- _What you have to do_
All entries must be extracted exactly, with nothing added or dropped.

- _Raw records_
:::::

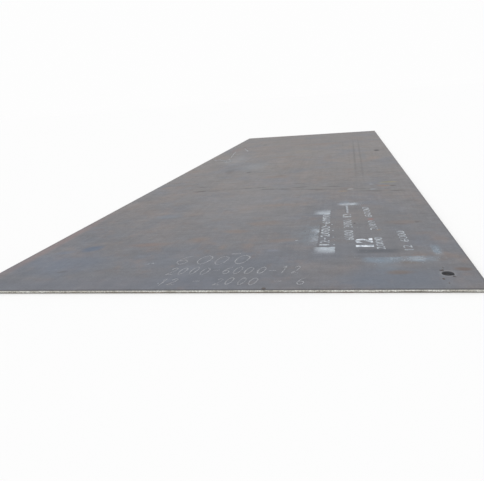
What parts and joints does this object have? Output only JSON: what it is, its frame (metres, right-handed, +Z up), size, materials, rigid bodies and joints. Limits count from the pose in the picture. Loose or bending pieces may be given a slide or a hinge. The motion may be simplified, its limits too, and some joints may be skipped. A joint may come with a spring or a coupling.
{
  "type": "steel plate",
  "caption": "Flat rectangular hot-rolled steel plate with sheared edges on all sides and round torch-cut lifting holes beside one long side.",
  "frame": {"origin": "middle of the plate's underside", "axes": "+X across the plate, towards the side with the lifting holes; +Y along the plate, away from the end with the near hole; +Z up, out of the top face"},
  "size_m": [2, 6, 0.012],
  "materials": {
    "mill_scale_steel": "blue-grey mill scale on the faces, bright torn steel on the sheared edges"
  },
  "bodies": {
    "root": {"steel_plate": "mill_scale_steel"}
  },
  "joints": []
}
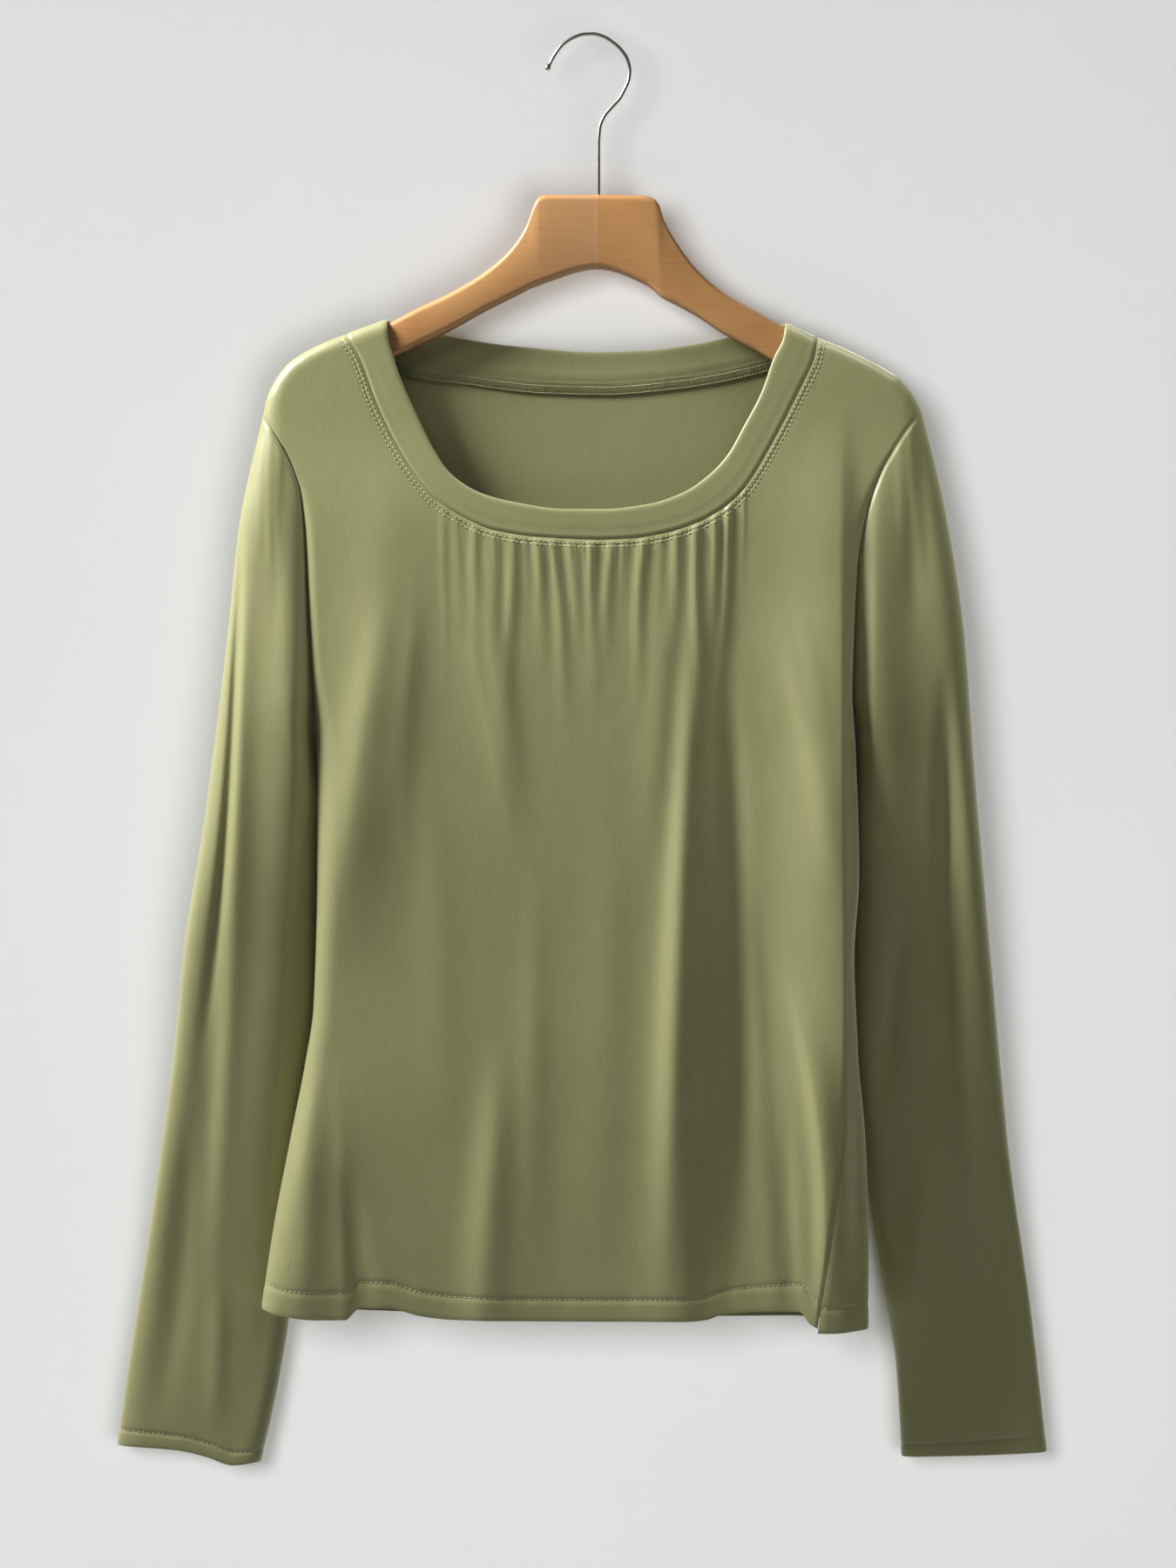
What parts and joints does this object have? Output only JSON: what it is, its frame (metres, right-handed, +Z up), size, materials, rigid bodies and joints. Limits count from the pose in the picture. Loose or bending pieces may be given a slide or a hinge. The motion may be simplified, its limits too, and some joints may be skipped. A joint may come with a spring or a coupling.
{
  "type": "long sleeve top on a wooden hanger",
  "caption": "Long sleeve jersey top with a gathered scoop neck and a folded neckband, hanging flat on a wooden hanger with a wire hook.",
  "frame": {"origin": "inside top of the hanger's hook, where a rail carries it", "axes": "+X to the wearer's left, the front of the top faces -Y, +Z up"},
  "size_m": [0.563, 0.0555, 0.865],
  "materials": {
    "cloth": "matte cotton jersey, olive green",
    "wood": "satin varnish",
    "hook_wire": "satin nickel plate"
  },
  "bodies": {
    "root": {"front": "cloth", "back": "cloth", "sleeve_right": "cloth", "sleeve_left": "cloth", "neckband": "cloth", "hanger_bar": "wood", "hanger_hook": "hook_wire"}
  },
  "joints": []
}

:::::

- _Answer to this problem_
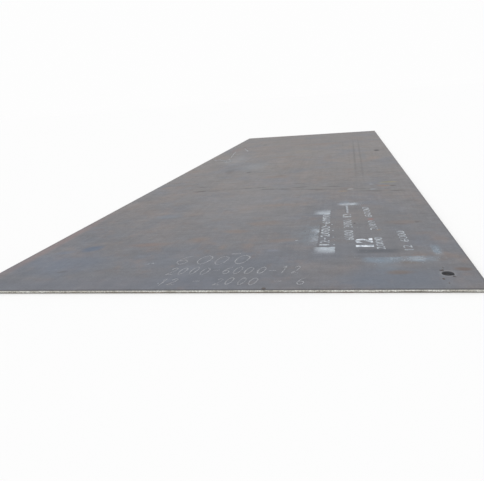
What parts and joints does this object have? Output only JSON: what it is, its frame (metres, right-handed, +Z up), size, materials, rigid bodies and joints. Limits count from the pose in the picture. Loose or bending pieces may be given a slide or a hinge. The motion may be simplified, its limits too, and some joints may be skipped. A joint may come with a spring or a coupling.
{
  "type": "steel plate",
  "caption": "Flat rectangular hot-rolled steel plate with sheared edges on all sides and round torch-cut lifting holes beside one long side.",
  "frame": {"origin": "middle of the plate's underside", "axes": "+X across the plate, towards the side with the lifting holes; +Y along the plate, away from the end with the near hole; +Z up, out of the top face"},
  "size_m": [2, 6, 0.012],
  "materials": {
    "mill_scale_steel": "blue-grey mill scale on the faces, bright torn steel on the sheared edges"
  },
  "bodies": {
    "root": {"steel_plate": "mill_scale_steel"}
  },
  "joints": []
}
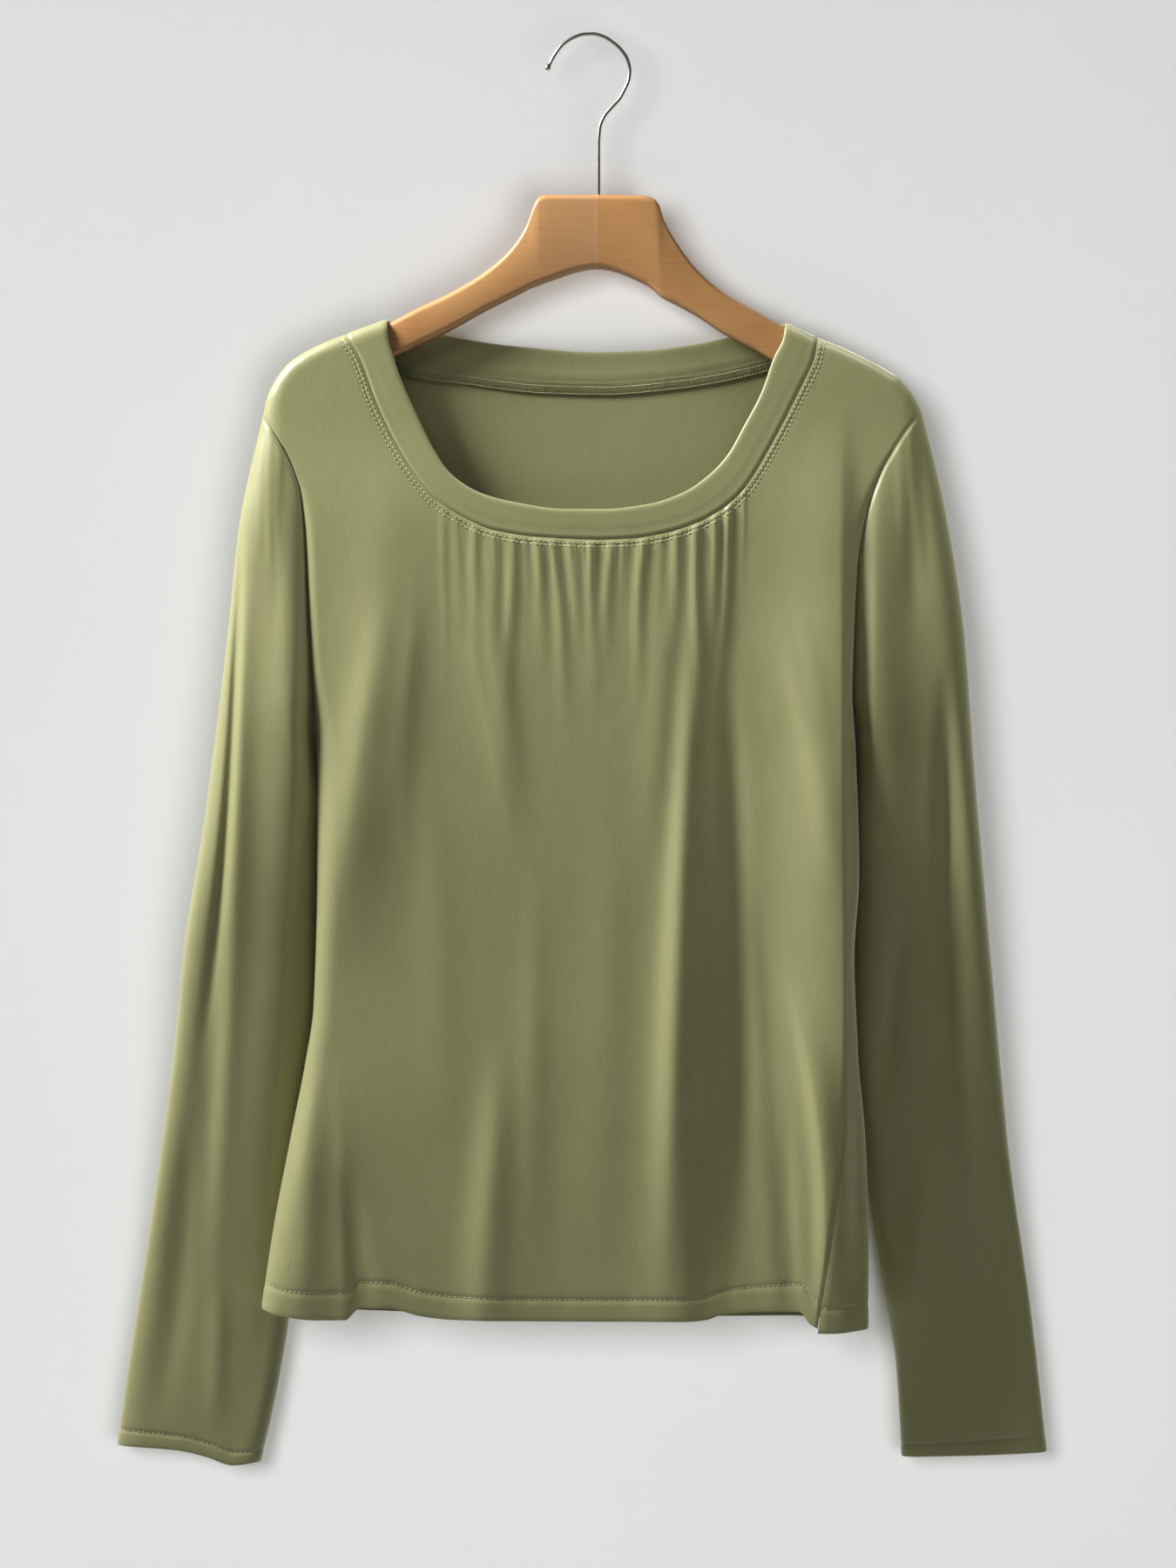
What parts and joints does this object have? Output only JSON: what it is, its frame (metres, right-handed, +Z up), size, materials, rigid bodies and joints. Limits count from the pose in the picture. Loose or bending pieces may be given a slide or a hinge. The motion may be simplified, its limits too, and some joints may be skipped. A joint may come with a spring or a coupling.
{
  "type": "long sleeve top on a wooden hanger",
  "caption": "Long sleeve jersey top with a gathered scoop neck and a folded neckband, hanging flat on a wooden hanger with a wire hook.",
  "frame": {"origin": "inside top of the hanger's hook, where a rail carries it", "axes": "+X to the wearer's left, the front of the top faces -Y, +Z up"},
  "size_m": [0.563, 0.0555, 0.865],
  "materials": {
    "cloth": "matte cotton jersey, olive green",
    "wood": "satin varnish",
    "hook_wire": "satin nickel plate"
  },
  "bodies": {
    "root": {"front": "cloth", "back": "cloth", "sleeve_right": "cloth", "sleeve_left": "cloth", "neckband": "cloth", "hanger_bar": "wood", "hanger_hook": "hook_wire"}
  },
  "joints": []
}